- Film poster
- Directed by: Sumon Dhar
- Screenplay by: Sumon Dhar Anisur Rahman Mishu
- Story by: Sumon Dhar Anisur Rahman Mishu
- Produced by: Kamal Hasan
- Starring: Shamol Mawla Puja Cherry Mili Bashar Masum Bashar Shahed Ali Hindoi Rai
- Cinematography: Farhad Hossain Sunny Khan Emad Imran
- Edited by: Raisul Islam Anik Suboj Khan
- Music by: Adhyan Dhara Joy Shahriar Kishor Dash Choion
- Production company: The Abhi Kathachitra
- Distributed by: The Abhi Kathachitra Tiger Media
- Release date: 17 June 2024;
- Country: Bangladesh
- Language: Bengali

= Agontuk =

2024 Bangladeshi film

Agontuk is a 2024 Bangladeshi Bengali language psychological thriller film. It is dialogued and directed by Sumon Dhar, story and screenplay done by Sumon Dhar and Anisur Rahman Mishu, and production by Kamal Hasan under the banner of The Abhi Kathachitra. It was distributed by Zahid Hasan Abhi under the banner of The Abhi Kathachitra. Shamol Mawla and Puja Cherry played the lead roles and Mili Bashar, Masum Bashar, Shahed Ali, Hindoi Rai, Anwar Shahin and others played supporting roles in the film. It was released on 17 June 2024.

== Cast ==

- Shamol Mawla as Topu
- Puja Cherry as Srabani Akter "Iti"
- Mili Bashar as Srabani's mother
- Masum Bashar as Srabani's father
- Shahed Ali as Inspector Mahatab
- Hindoi Rai
- Anwara Shahi
- Shikha Khan Mou
- Bithi Rani Sarker

== Production ==
The shooting of this film was completed in 2022. The release of the film was delayed due to non-completion of post-production. On Monday (June 10, 2024), Agontuk received an uncut censor.

== Release ==
The film was planned to release on Valentine's Day of 2024. But this film was not released again because the film Dard was released. This film is also included in the Eid al-Adha release procession.

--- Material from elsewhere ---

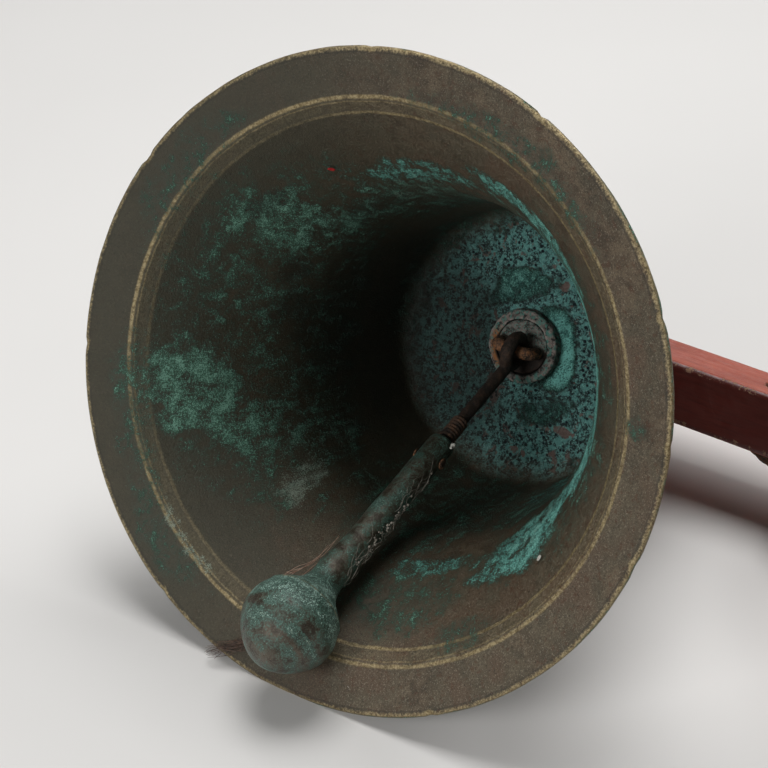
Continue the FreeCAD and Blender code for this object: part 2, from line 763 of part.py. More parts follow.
def rivet_hole(body, name):
    hole = new_sketch(body, "XZ_Plane", name)
    add_circle(hole, "-rod_offset", "-rivet_drop", "rivet_radius")
    cut_through(body, hole, name + "_cut")


def clapper_rod():
    """Iron rod bent into an eye round the loop's bar; its tail is set in the bronze shank."""
    body = new_body("clapper_rod")
    stem_top = f"({EYE_CENTRE_UP} - sqrt({EYE_MEAN_RADIUS} ^ 2 - rod_offset ^ 2))"
    stem = new_sketch(body, "XY_Plane", "rod_section", stem_top)
    add_circle(stem, "-rod_offset", "0", "rod_radius")
    pad(body, stem, "rod", f"rod_tail + {stem_top}", downwards=True)
    eye = new_sketch(body, "XY_Plane", "eye_section", EYE_CENTRE_UP)
    add_circle(eye, EYE_MEAN_RADIUS, "0", "rod_radius")
    revolve(body, eye, "eye")
    rivet_hole(body, "rod_rivet_hole")
    keep_on_clapper(body, "clapper_rod")


def rod_lashing():
    """Iron wire bound round the rod just above the shank, as a sleeve with one ridge for each turn."""
    body = new_body("rod_lashing")
    profile = new_sketch(body, "XZ_Plane", "lashing_profile")
    turns = int(number("lashing_turns"))
    outside = "(rod_radius + lashing_groove - rod_offset)"
    points = [(outside, f"-(lashing_start + {turn} * 2 * lashing_wire_radius)") for turn in range(turns + 1)]
    inside = "(rod_radius - rod_offset)"
    points.append((inside, f"-(lashing_start + {turns} * 2 * lashing_wire_radius)"))
    points.append((inside, "-lashing_start"))
    add_outline(profile, points, {turn: ("lashing_turn_radius", -1) for turn in range(turns)})
    axis = new_sketch(body, "XZ_Plane", "lashing_axis")
    add_outline(axis, [("-rod_offset", "0"), ("-rod_offset", "-rod_tail")], closed=False)
    revolve(body, profile, "lashing_sleeve", (axis, ["Edge1"]))
    keep_on_clapper(body, "rod_lashing")


def clapper_bob():
    """Bronze shank and ball in one casting: blunt top, flared neck, ridge, belt and blunt tapered end."""
    body = new_body("clapper_bob")
    profile = new_sketch(body, "XZ_Plane", "bob_profile")
    neck_up = f"(sqrt(ball_radius ^ 2 - neck_radius ^ 2) - {BALL_DROP})"
    end_up = f"(ball_end_cut - ball_radius - {BALL_DROP})"
    end_curve = "((ball_end_radius ^ 2 + ball_end_rise ^ 2) / (2 * ball_end_rise))"
    points = [
        ("rod_radius", "-shank_top"),
        ("shank_radius - shank_rounding", "-shank_top"),
        ("shank_radius", "-(shank_top + shank_rounding)"),
        ("shank_radius", f"shank_taper_length - {BALL_DROP}"),
        ("shank_foot_radius", f"neck_length - {BALL_DROP}"),
        ("neck_radius", neck_up),
        ("sqrt(ball_radius ^ 2 - belt_depth ^ 2)", f"-(belt_depth + {BALL_DROP})"),
        ("ball_end_radius", end_up),
        ("0", f"{end_up} - ball_end_rise"),
        ("0", "-rod_tail"),
        ("rod_radius", "-rod_tail"),
    ]
    arcs = {
        1: ("shank_rounding", -1),
        4: ("neck_curve", 1),
        5: ("ball_radius", -1),
        6: ("flank_curve", -1),
        7: (end_curve, -1),
    }
    add_outline(profile, points, arcs)
    revolve(body, profile, "bob_turned")
    ridge = new_sketch(body, "XZ_Plane", "ridge_profile")
    add_circle(ridge, "sqrt(ball_radius ^ 2 - ridge_height ^ 2) - ridge_sink",
               f"ridge_height - {BALL_DROP}", "ridge_radius")
    revolve(body, ridge, "ridge")
    hole = new_sketch(body, "XZ_Plane", "bob_rivet_hole")
    add_circle(hole, "0", "-rivet_drop", "rivet_radius")
    cut_through(body, hole, "bob_rivet_cut")
    keep_on_clapper(body, "clapper_bob", Vector(-number("rod_offset"), 0, 0))


def clapper_rivet():
    """Rivet through the shank and the rod, with a low domed head at each end."""
    body = new_body("clapper_rivet")
    profile = new_sketch(body, "XZ_Plane", "rivet_profile")
    shoulder = "(shank_radius + rivet_head_height / 2)"
    tip = "(shank_radius + rivet_head_height)"
    points = [
        ("0", f"-{tip}"),
        ("rivet_radius", f"-{tip}"),
        ("rivet_head_radius", f"-{shoulder}"),
        ("rivet_head_radius", "-shank_radius"),
        ("rivet_radius", "-shank_radius"),
        ("rivet_radius", "shank_radius"),
        ("rivet_head_radius", "shank_radius"),
        ("rivet_head_radius", shoulder),
        ("rivet_radius", tip),
        ("0", tip),
    ]
    add_outline(profile, points)
    revolve(body, profile, "rivet_turned")
    shift = Vector(-number("rod_offset"), 0, -number("rivet_drop"))
    keep_on_clapper(body, "clapper_rivet", shift, FreeCAD.Rotation(Vector(1, 0, 0), QUARTER_TURN))


bell()
crown_hub()
eye_bolt()
round_washer("crown_pad", CROWN_TOP, "pad_thickness", "pad_radius", BELL_BOLT_HOLE)
square_piece("top_plate", ARM_TOP, "top_plate_thickness", "top_plate_side", BELL_BOLT_HOLE)
square_piece("top_nut", NUT_SEAT, "nut_height", "nut_side", "bolt_radius")
square_piece("jam_nut", f"({NUT_SEAT} + nut_height)", "jam_nut_height", "nut_side", "bolt_radius")
arm()
wall_board()
tenon_wedges()
tenon_peg()
brace()
brace_bolt()
brace_washer()
brace_nut()
brace_screws()
board_screw_holes()
clapper_rod()
rod_lashing()
clapper_bob()
clapper_rivet()
doc.recompute()

for item in doc.Objects:
    if "Invalid" in item.State or "Error" in item.State:
        raise RuntimeError(f"{item.Label} is {item.State}")
for node in NODES:
    if node.Shape.isNull() or not node.Shape.isValid():
        raise RuntimeError(f"{node.Label} has no valid shape")

os.makedirs("parts", exist_ok=True)
for node in NODES:
    node.Shape.exportStep(f"parts/{node.Label}.step")
    print(f"{node.Label}: {len(node.Shape.Solids)} solids, {node.Shape.Volume / CUBIC_MM_PER_CM:.1f} cm3")
print(f"the clapper rests {rest_tilt():.3f} degrees from plumb")
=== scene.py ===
"""The looks of the wall mounted bell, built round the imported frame.

Lengths are metres unless a name or a comment says mm.
"""

import json
import math
import random
from itertools import product

import bmesh
import bpy
import numpy as np
from mathutils import Matrix, Vector

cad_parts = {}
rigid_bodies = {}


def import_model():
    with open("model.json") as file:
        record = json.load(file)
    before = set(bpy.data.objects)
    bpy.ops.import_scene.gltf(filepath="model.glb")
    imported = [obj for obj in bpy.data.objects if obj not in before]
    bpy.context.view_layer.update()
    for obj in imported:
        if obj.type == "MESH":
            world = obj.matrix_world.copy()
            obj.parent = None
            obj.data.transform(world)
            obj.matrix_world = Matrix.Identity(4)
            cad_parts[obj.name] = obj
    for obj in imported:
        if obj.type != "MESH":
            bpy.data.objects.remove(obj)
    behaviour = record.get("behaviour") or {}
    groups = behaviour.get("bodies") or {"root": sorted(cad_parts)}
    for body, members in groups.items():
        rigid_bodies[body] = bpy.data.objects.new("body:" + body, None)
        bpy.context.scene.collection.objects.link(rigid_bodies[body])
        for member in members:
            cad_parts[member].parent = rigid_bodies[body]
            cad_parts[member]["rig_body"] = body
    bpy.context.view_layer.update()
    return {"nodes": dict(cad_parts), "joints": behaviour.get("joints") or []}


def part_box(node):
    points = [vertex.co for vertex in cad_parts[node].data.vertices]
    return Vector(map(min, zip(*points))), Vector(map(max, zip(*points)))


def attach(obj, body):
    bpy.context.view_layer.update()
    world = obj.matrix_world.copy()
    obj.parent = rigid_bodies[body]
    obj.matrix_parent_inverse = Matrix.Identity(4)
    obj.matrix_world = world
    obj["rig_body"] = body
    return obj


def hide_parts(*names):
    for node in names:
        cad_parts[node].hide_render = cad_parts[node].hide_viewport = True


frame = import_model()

MM = 0.001
NODES = frame["nodes"]
FIXED, MOVING = "bracket_and_bell", "clapper"

# ---------------------------------------------------------------- where things are, from the frame

bell_low, bell_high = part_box("bell")
MOUTH = Vector(((bell_low.x + bell_high.x) / 2, (bell_low.y + bell_high.y) / 2, bell_low.z))
RIM_RADIUS = (bell_high.x - bell_low.x) / 2
swing = frame["joints"][0]
PIVOT = Vector(swing["pos_m"])
BALL_RADIUS = (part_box("clapper_bob")[1].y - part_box("clapper_bob")[0].y) / 2

# The way up while the bell lies on its rim, and the camera's own axes
UP = Vector((0.918, -0.017, -0.396)).normalized()
CAMERA_RIGHT = Vector((0.22681, 0.84158, 0.49021))
CAMERA_UP = Vector((0.93842, -0.32353, 0.12124))
CAMERA_BACK = Vector((0.26063, 0.43253, -0.86313))
CAMERA_OFFSET = (0.01426, 0.00179, 0.955)
LENS_MM, SENSOR_MM = 94.58, 36.0


# ---------------------------------------------------------------- noise, for shapes and stains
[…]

Directed by Suman Dhar, Agontuk has officially announced its release on Eid-ul-Adha of 2024.

On 17 June 2024, the movie was released in 5 theatres on Holiday Eid al-Adha, clashing with Raihan Rafi's Toofan, Rashid Palash's Moyurakkhi, Mostafizur Rahman Manik's Dark World and Mohammad Iqbal's Revenge.